= Data section =

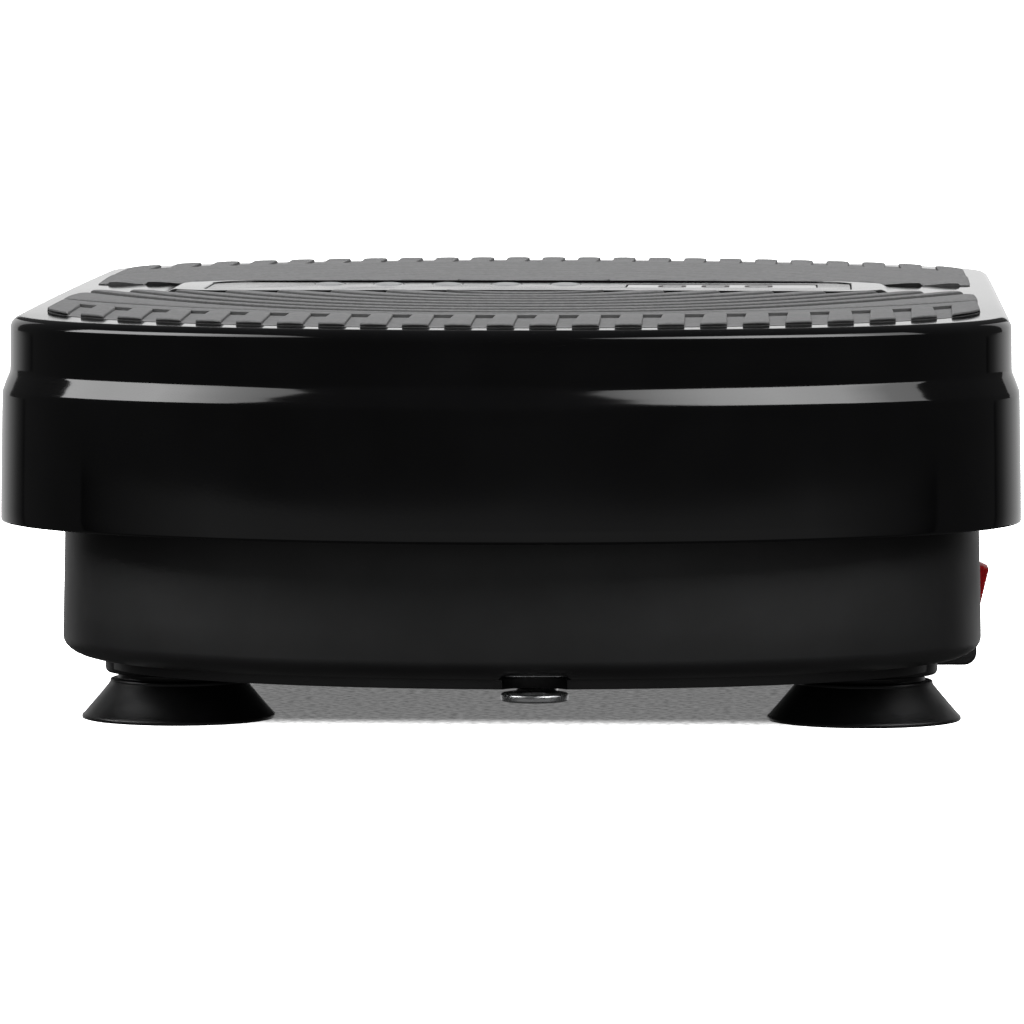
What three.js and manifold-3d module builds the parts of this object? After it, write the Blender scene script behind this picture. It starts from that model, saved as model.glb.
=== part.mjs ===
// Oscillating vibration plate: a platform that rocks on a pivot inside a base tray.
// Millimetres, +Z up, origin on the floor under the middle; +Y is the long axis.
import * as THREE from 'three';
import { mergeVertices } from 'three/addons/utils/BufferGeometryUtils.js';
import Module from 'manifold-3d';

const wasm = await Module();
wasm.setup();

// ---- Driving dimensions --------------------------------------------------------------

const GAP = 0.3;                 // air left between pieces that touch
const LENGTH = 530;
const WIDTH = 310;
const MAT_TOP = 125.4;           // overall height
const COVER_TOP = 123.2;
const COVER_END = 101;           // depth of the cover's half-elliptical end
const SKIRT_BOTTOM = 60.6;
const SKIRT_TOP = 101;           // foot of the sloped step round the cover
const STEP_TOP = 106.2;
const STEP_INSET = 2.3;
const SKIRT_DRAFT = 0.6;         // how far the cover leans in by the foot of its step
const COVER_DRAFT = 0.9;         // and by its top
const COVER_WALL = 3;
const COVER_EDGE = 3.4;          // rounding of the cover's top edge

const MAT_HALF_WIDTH = 143;
const MAT_HALF_LENGTH = 246;
const MAT_END = 108;
const MAT_INNER_SIDE = 33;       // mat's inner edge beside the control panel
const MAT_INNER_MIDDLE = 40;     // and where it passes the panel
const LUG_PITCH = 12.5;
const LUG_SLOT = 4.2;            // gap between two lugs
const LUG_SLOT_DEPTH = 1;
const LUG_LENGTH = 48;
const LUG_SLOTS = 22;

const PANEL_HALF_WIDTH = 104;
const PANEL_HALF_DEPTH = 36;
const PANEL_CORNER = 16;
const PANEL_SINK = 1.1;          // panel face below the cover's top
const PANEL_FLANGE = 5;
const BUTTON_COUNT = 5;
const BUTTON_RADIUS = 4.75;
const BUTTON_PITCH = 19.2;
const BUTTON_FIRST_X = -65.8;
const BUTTON_Y = 20;
const BUTTON_RISE = 0.6;
const WINDOW_X = 62;
const WINDOW_Y = 8;
const WINDOW_WIDTH = 62;
const WINDOW_DEPTH = 24;

const TRAY_SHIFT = 3.1;          // the tray and its feet stand a little to the right
const TRAY_HALF_WIDTH = 140;
const TRAY_HALF_LENGTH = 249;
const TRAY_END = 93;
const TRAY_BOTTOM = 15.5;
const TRAY_TOP = 74;
const TRAY_WALL = 3;
const TRAY_FILLET_SIDE = 12;
const TRAY_FILLET_RISE = 6.5;
const TRAY_SOLE = 3;             // depth of the flat sole under the tray's rounded edge
const TRAY_SOLE_INSET = 13.5;
const CHASSIS_THICK = 3;

const FOOT_X = 104.4;            // from the tray's own middle
const FOOT_Y = 162;
const FOOT_RIM = 29.5;
const FOOT_RIM_FLAT = 2;
const FOOT_CROWN = 20.6;
const FOOT_NECK = 18.5;
const FOOT_TOP = 13.7;
const FOOT_SHOULDER = 12;
const BOSS_RADIUS = 22;
const BOLT_RADIUS = 3;

const RING_X = 10;
const RING_Y = 240;
const RING_OUTER = 10;
const RING_INNER = 5.5;
const RING_LOW = 12.7;
const RING_HIGH = 15.1;
const RING_ROOM = 0.7;           // round the ring, in the pocket that it sits under
const RING_POCKET_TOP = 20.5;

const PIVOT_Z = 60;
const PIVOT_RADIUS = 8;
const RAIL_X = 85;
const RAIL_SIZE = 20;
const RAIL_WALL = 2;
const RAIL_LOW = 93;
const RAIL_HIGH = 110;
const RAIL_HALF_LENGTH = 190;
const SCREW_Y = 150;

const CRANK_Y = 75;
const CRANK_Z = 46;
const CRANK_RADIUS = 5;
const CRANK_THROW = 1.6;
const ECCENTRIC_RADIUS = 10;
const WRIST_Z = 73;
const WRIST_RADIUS = 4;
const ROD_SMALL_BORE = 8.2;      // open pivot: wide enough for throw and rock together
const ROD_SMALL_OUTER = 11.5;
const ROD_BIG_OUTER = 17;
const ROD_WIDTH = 12;

const MOTOR_Y = -75;
const MOTOR_Z = 56;
const MOTOR_RADIUS = 30;
const MOTOR_LOW_X = -62;
const MOTOR_HIGH_X = 28;
const MOTOR_SHAFT = 5;
const BELT_X = 55;
const BELT_WIDTH = 10;
const BELT_THICK = 2;
const MOTOR_PULLEY = 10.5;
const CRANK_PULLEY = 21;
const PULLEY_FLANGE = 3;

const ENTRY_Y = -86;             // middle of the mains inlet and rocker module
const ENTRY_HALF_LENGTH = 25;
const ENTRY_LOW = 12;
const ENTRY_HIGH = 44.8;
const ENTRY_FACE_X = 139.6;
const ENTRY_BACK_X = 112;
const ENTRY_CORNER = 4;          // rounding of its lower outer edge
const ROCKER_X = 137.1;
const ROCKER_Y = -73;
const ROCKER_Z = 28.4;
const ROCKER_TILT = 9;           // degrees, upper half standing out
const ROCKER_FACE_ANGLE = 4.4;   // each half of its face leans this far out
const ROCKER_FACE_X = 4;         // middle of the face from its pivot
const ROCKER_HALF_HEIGHT = 12;
const ROCKER_DEPTH = 7;
const ROCKER_WIDTH = 20;
const SOCKET_Y = -98.5;
const SOCKET_WIDTH = 18;
const SOCKET_HEIGHT = 24;
const SOCKET_DEPTH = 18;

const OVAL_STEPS = 22;           // chords round one half-elliptical end
const ROUND_STEPS = 24;          // chords round a turned piece

const PANEL_FLANGE_THICK = 2.5;
const BOARD_THICK = 1.6;
const BOARD_STANDOFF = 3.1;       // display board's top above the rails
const DISPLAY_BOARD_LOW_X = -90;
const DISPLAY_BOARD_HIGH_X = 98;
const DISPLAY_BOARD_LOW_Y = -28;
const DISPLAY_BOARD_HIGH_Y = 30;
const DISPLAY_HALF_WIDTH = 26;
const DISPLAY_HALF_DEPTH = 9;
const SWITCH_HALF = 3;
const BUTTON_STROKE_ROOM = 2.2;   // between a button and its switch board
const BUTTON_LIP = 1.5;
const BUTTON_LIP_THICK = 1.2;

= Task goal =
Copy out the whole listing exactly as written.

= Task answer =
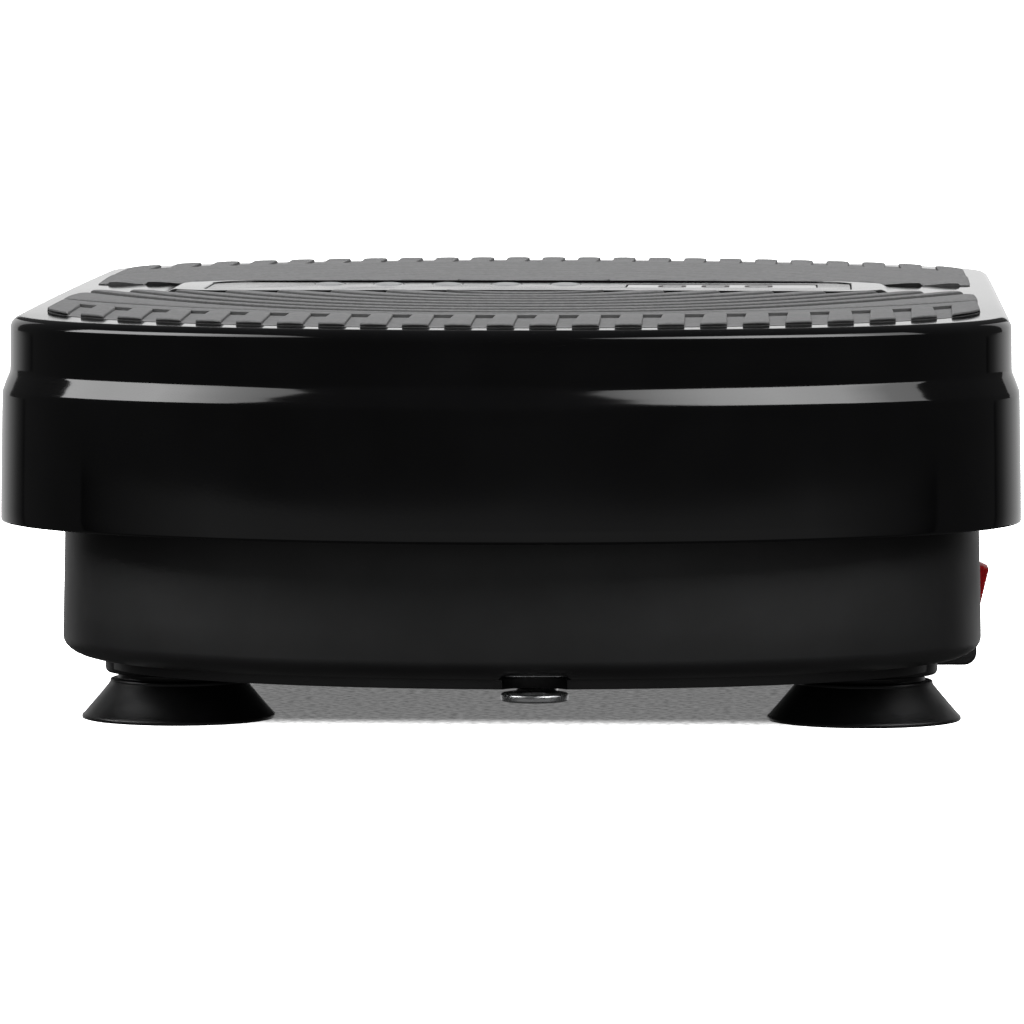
What three.js and manifold-3d module builds the parts of this object? After it, write the Blender scene script behind this picture. It starts from that model, saved as model.glb.
=== part.mjs ===
// Oscillating vibration plate: a platform that rocks on a pivot inside a base tray.
// Millimetres, +Z up, origin on the floor under the middle; +Y is the long axis.
import * as THREE from 'three';
import { mergeVertices } from 'three/addons/utils/BufferGeometryUtils.js';
import Module from 'manifold-3d';

const wasm = await Module();
wasm.setup();

// ---- Driving dimensions --------------------------------------------------------------

const GAP = 0.3;                 // air left between pieces that touch
const LENGTH = 530;
const WIDTH = 310;
const MAT_TOP = 125.4;           // overall height
const COVER_TOP = 123.2;
const COVER_END = 101;           // depth of the cover's half-elliptical end
const SKIRT_BOTTOM = 60.6;
const SKIRT_TOP = 101;           // foot of the sloped step round the cover
const STEP_TOP = 106.2;
const STEP_INSET = 2.3;
const SKIRT_DRAFT = 0.6;         // how far the cover leans in by the foot of its step
const COVER_DRAFT = 0.9;         // and by its top
const COVER_WALL = 3;
const COVER_EDGE = 3.4;          // rounding of the cover's top edge

const MAT_HALF_WIDTH = 143;
const MAT_HALF_LENGTH = 246;
const MAT_END = 108;
const MAT_INNER_SIDE = 33;       // mat's inner edge beside the control panel
const MAT_INNER_MIDDLE = 40;     // and where it passes the panel
const LUG_PITCH = 12.5;
const LUG_SLOT = 4.2;            // gap between two lugs
const LUG_SLOT_DEPTH = 1;
const LUG_LENGTH = 48;
const LUG_SLOTS = 22;

const PANEL_HALF_WIDTH = 104;
const PANEL_HALF_DEPTH = 36;
const PANEL_CORNER = 16;
const PANEL_SINK = 1.1;          // panel face below the cover's top
const PANEL_FLANGE = 5;
const BUTTON_COUNT = 5;
const BUTTON_RADIUS = 4.75;
const BUTTON_PITCH = 19.2;
const BUTTON_FIRST_X = -65.8;
const BUTTON_Y = 20;
const BUTTON_RISE = 0.6;
const WINDOW_X = 62;
const WINDOW_Y = 8;
const WINDOW_WIDTH = 62;
const WINDOW_DEPTH = 24;

const TRAY_SHIFT = 3.1;          // the tray and its feet stand a little to the right
const TRAY_HALF_WIDTH = 140;
const TRAY_HALF_LENGTH = 249;
const TRAY_END = 93;
const TRAY_BOTTOM = 15.5;
const TRAY_TOP = 74;
const TRAY_WALL = 3;
const TRAY_FILLET_SIDE = 12;
const TRAY_FILLET_RISE = 6.5;
const TRAY_SOLE = 3;             // depth of the flat sole under the tray's rounded edge
const TRAY_SOLE_INSET = 13.5;
const CHASSIS_THICK = 3;

const FOOT_X = 104.4;            // from the tray's own middle
const FOOT_Y = 162;
const FOOT_RIM = 29.5;
const FOOT_RIM_FLAT = 2;
const FOOT_CROWN = 20.6;
const FOOT_NECK = 18.5;
const FOOT_TOP = 13.7;
const FOOT_SHOULDER = 12;
const BOSS_RADIUS = 22;
const BOLT_RADIUS = 3;

const RING_X = 10;
const RING_Y = 240;
const RING_OUTER = 10;
const RING_INNER = 5.5;
const RING_LOW = 12.7;
const RING_HIGH = 15.1;
const RING_ROOM = 0.7;           // round the ring, in the pocket that it sits under
const RING_POCKET_TOP = 20.5;

const PIVOT_Z = 60;
const PIVOT_RADIUS = 8;
const RAIL_X = 85;
const RAIL_SIZE = 20;
const RAIL_WALL = 2;
const RAIL_LOW = 93;
const RAIL_HIGH = 110;
const RAIL_HALF_LENGTH = 190;
const SCREW_Y = 150;

const CRANK_Y = 75;
const CRANK_Z = 46;
const CRANK_RADIUS = 5;
const CRANK_THROW = 1.6;
const ECCENTRIC_RADIUS = 10;
const WRIST_Z = 73;
const WRIST_RADIUS = 4;
const ROD_SMALL_BORE = 8.2;      // open pivot: wide enough for throw and rock together
const ROD_SMALL_OUTER = 11.5;
const ROD_BIG_OUTER = 17;
const ROD_WIDTH = 12;

const MOTOR_Y = -75;
const MOTOR_Z = 56;
const MOTOR_RADIUS = 30;
const MOTOR_LOW_X = -62;
const MOTOR_HIGH_X = 28;
const MOTOR_SHAFT = 5;
const BELT_X = 55;
const BELT_WIDTH = 10;
const BELT_THICK = 2;
const MOTOR_PULLEY = 10.5;
const CRANK_PULLEY = 21;
const PULLEY_FLANGE = 3;

const ENTRY_Y = -86;             // middle of the mains inlet and rocker module
const ENTRY_HALF_LENGTH = 25;
const ENTRY_LOW = 12;
const ENTRY_HIGH = 44.8;
const ENTRY_FACE_X = 139.6;
const ENTRY_BACK_X = 112;
const ENTRY_CORNER = 4;          // rounding of its lower outer edge
const ROCKER_X = 137.1;
const ROCKER_Y = -73;
const ROCKER_Z = 28.4;
const ROCKER_TILT = 9;           // degrees, upper half standing out
const ROCKER_FACE_ANGLE = 4.4;   // each half of its face leans this far out
const ROCKER_FACE_X = 4;         // middle of the face from its pivot
const ROCKER_HALF_HEIGHT = 12;
const ROCKER_DEPTH = 7;
const ROCKER_WIDTH = 20;
const SOCKET_Y = -98.5;
const SOCKET_WIDTH = 18;
const SOCKET_HEIGHT = 24;
const SOCKET_DEPTH = 18;

const OVAL_STEPS = 22;           // chords round one half-elliptical end
const ROUND_STEPS = 24;          // chords round a turned piece

const PANEL_FLANGE_THICK = 2.5;
const BOARD_THICK = 1.6;
const BOARD_STANDOFF = 3.1;       // display board's top above the rails
const DISPLAY_BOARD_LOW_X = -90;
const DISPLAY_BOARD_HIGH_X = 98;
const DISPLAY_BOARD_LOW_Y = -28;
const DISPLAY_BOARD_HIGH_Y = 30;
const DISPLAY_HALF_WIDTH = 26;
const DISPLAY_HALF_DEPTH = 9;
const SWITCH_HALF = 3;
const BUTTON_STROKE_ROOM = 2.2;   // between a button and its switch board
const BUTTON_LIP = 1.5;
const BUTTON_LIP_THICK = 1.2;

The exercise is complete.